The daughter of Irish immigrants, Annie grew up cooking alongside her mom and older sisters in her family’s kitchen in California. Offered a job at a luxury lifestyle PR agency overseas publicizing Michelin-starred restaurants, hotels and bars, she ate it up. The London food-and-drink scene was crowded and competitive — sometimes cutthroat. It took creativity — hello, world’s highest gin pour — and tenacity to garner meaningful publicity that helped her clients stand out. Annie delivered, amassing attention for her clients on social media and in the press and pulling customers through the doors.
Senior Account Director
Social media inventor
Starting pitcher
Cultural adapter

Annie’s take on:

 Thinking creatively for social media

Annie worked with London chefs and bartenders to invent menu items and restaurant events that would appeal to customers’ tastes — but also seize attention on social media. London’s first pumpkin spice cocktail. The world record breaking two-story cocktail pour, in which a bartender poured gin from the bar’s second story window into a glass held by a server on ground level (they nailed it). That CBD cocktail served in a smoking bong. These are among Annie’s ideas that garnered hundreds of thousands of views online along with media coverage by international publications.

Annie says:

The trick to editorial social media success, is to combine novelty, storytelling and relevance — a dash of surprise with information that people really want to consume.

The art of the pitch

Annie aims to make it as easy as possible for media to cover her clients’ stories.

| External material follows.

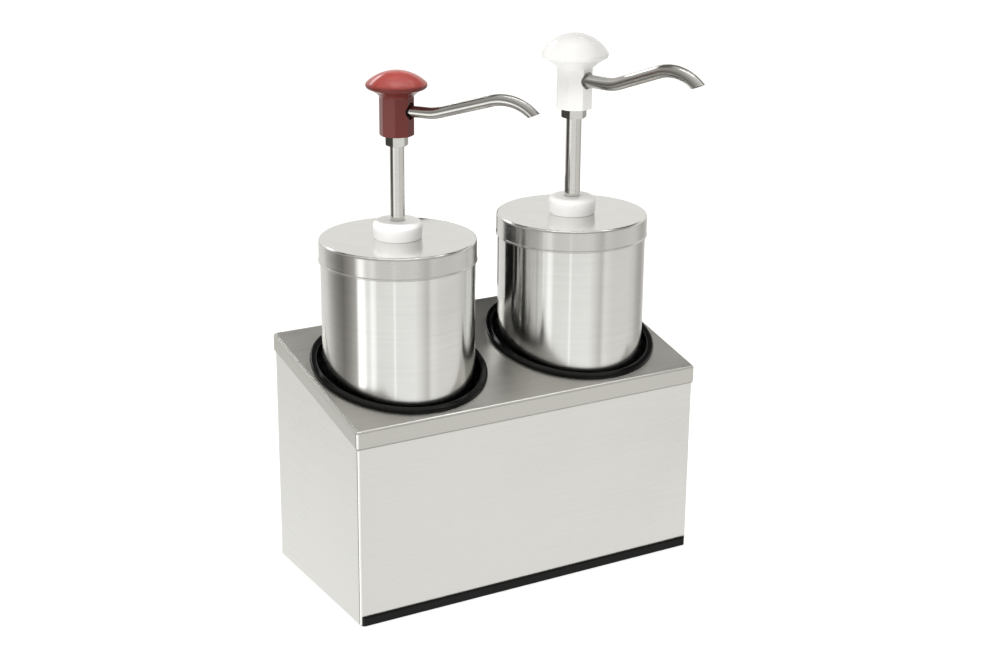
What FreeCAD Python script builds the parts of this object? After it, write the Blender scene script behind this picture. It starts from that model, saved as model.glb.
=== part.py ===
import FreeCAD, Part
import math
import os

# Twin condiment pump dispenser: a sheet-metal stand with a sloped cover holds two jars, and each
# jar's lid carries a press-down pump with a palm knob and a bent spout.
# Millimetres, +Z up, +X to the right, +Y to the back. The origin is on the counter, in the
# middle of the front wall's outer face.

# ---- stand ------------------------------------------------------------------------------
WIDTH = 350.0  # across the outside of the side walls
DEPTH = 171.0  # front wall's outer face to rear wall's outer face
SHEET = 1.2
SLOPE = math.radians(12.8)
COVER_FRONT_Z = 183.3  # top of the cover at its front edge
COVER_PLAY = 0.1  # between the cover's skirt and the walls
SKIRT = 18.0
BEND_R = 2.6  # outer radius of every sheet bend
WALL_BOTTOM_Z = 1.0
BASE_TOP_Z = 14.0
BASE_FLANGE = 5.0
STRIP_H = 8.5
STRIP_PROUD = 2.0
STRIP_INNER_LIP = 1.6
STRIP_END_GAP = 1.5
STRIP_ROUND = 1.4

# ---- jar holes and their rubber trims -----------------------------------------------------
JAR_PITCH = 182.0
HOLE_R = 76.5
TRIM_INNER_R = 73.5
TRIM_OUTER_R = 80.4
TRIM_ABOVE = 3.5
TRIM_BELOW = 3.6
TRIM_ROUND = 2.0

# ---- jar and lid --------------------------------------------------------------------------
JAR_R = 68.8
JAR_WALL = 0.9
JAR_BOTTOM_R = 12.0
JAR_HEM = 2.4  # thickness of the hem rolled inwards at the mouth
JAR_HEM_H = 4.5
LID_R = 70.1
LID_TOP_Z = 323.0
LID_SHEET = 0.8
LID_SKIRT = 20.2
LID_ROUND = 2.2
LID_HEM = 0.5  # how far the skirt's lower edge stands proud
LID_HOLE_R = 16.6

# ---- pump below the knob, the same on both sides ------------------------------------------
COLLAR_R = 22.0
COLLAR_FOOT_R = 21.2
COLLAR_H = 16.0
COLLAR_ROUND = 5.0
COLLAR_ROOF = 3.5
COLLAR_HOLE_PLAY = 0.35
NECK_R = 16.2
NECK_H = 10.5  # the threaded neck's height above the lid
FLANGE_R = 21.0
FLANGE_H = 2.5
GASKET_H = 1.5
CYLINDER_R = 15.5
BORE_R = 13.5
BUSH_BELOW_LID = 5.5
WIPER_H = 2.0
WIPER_W = 2.2
RUNNING_PLAY = 0.05
SPRING_FREE_OF_SEAT = 0.1
SPRING_L = 66.0
SPRING_R = 11.3
SPRING_WIRE_R = 0.8
SPRING_TURNS = 6
SEAT_H = 2.0
SEAT_R = 12.9
SEAT_HOLE_R = 6.5
PISTON_R = 13.2
PISTON_H = 20.0
PISTON_TOP_GAP = 0.3
PISTON_SOCKET = 8.0
SEAL_RING_R = 1.3
SEAL_HEIGHTS = (6.0, 14.0)  # above the piston's bottom
VALVE_SPIGOT_H = 10.0
VALVE_FLANGE_H = 10.0
NIPPLE_R = 5.5
NIPPLE_H = 12.0
DIP_WALL = 1.4
DIP_BOTTOM_GAP = 9.0  # above the jar's floor
SHAFT_WALL = 1.2
STOP_PIN_R = 0.8
BALL_PLAY = 0.1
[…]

That means being sensitive to journalists’ deadlines and other timing issues, but also serving up the information and resources (interview subjects’ names, photographs, video) they need to tell stories important to their audiences. So, in Annie’s hands, a pitch isn’t so much a pitch as it is a well-timed offering.

Moving among cultures

In Ireland, Annie’s father worked as an accountant for a dairy business. There were perks, sure, like take-home yogurt at week’s end. But her parents wanted more opportunities for their family, so they moved to the U.S. after winning a green-card lottery. New to California, Annie’s family lived with relatives — eight people in a small apartment. Eventually, her father joined a tech startup. “They made a life for themselves,” Annie says.

Annie learned about Irish culture (warm, welcoming) from her family. She learned about London culture (cooler) by living there for almost 4 years. While she says she’s grateful for her international perspective, she feels most at home in the U.S., closer to family and amid the cultural quirks she grew up with.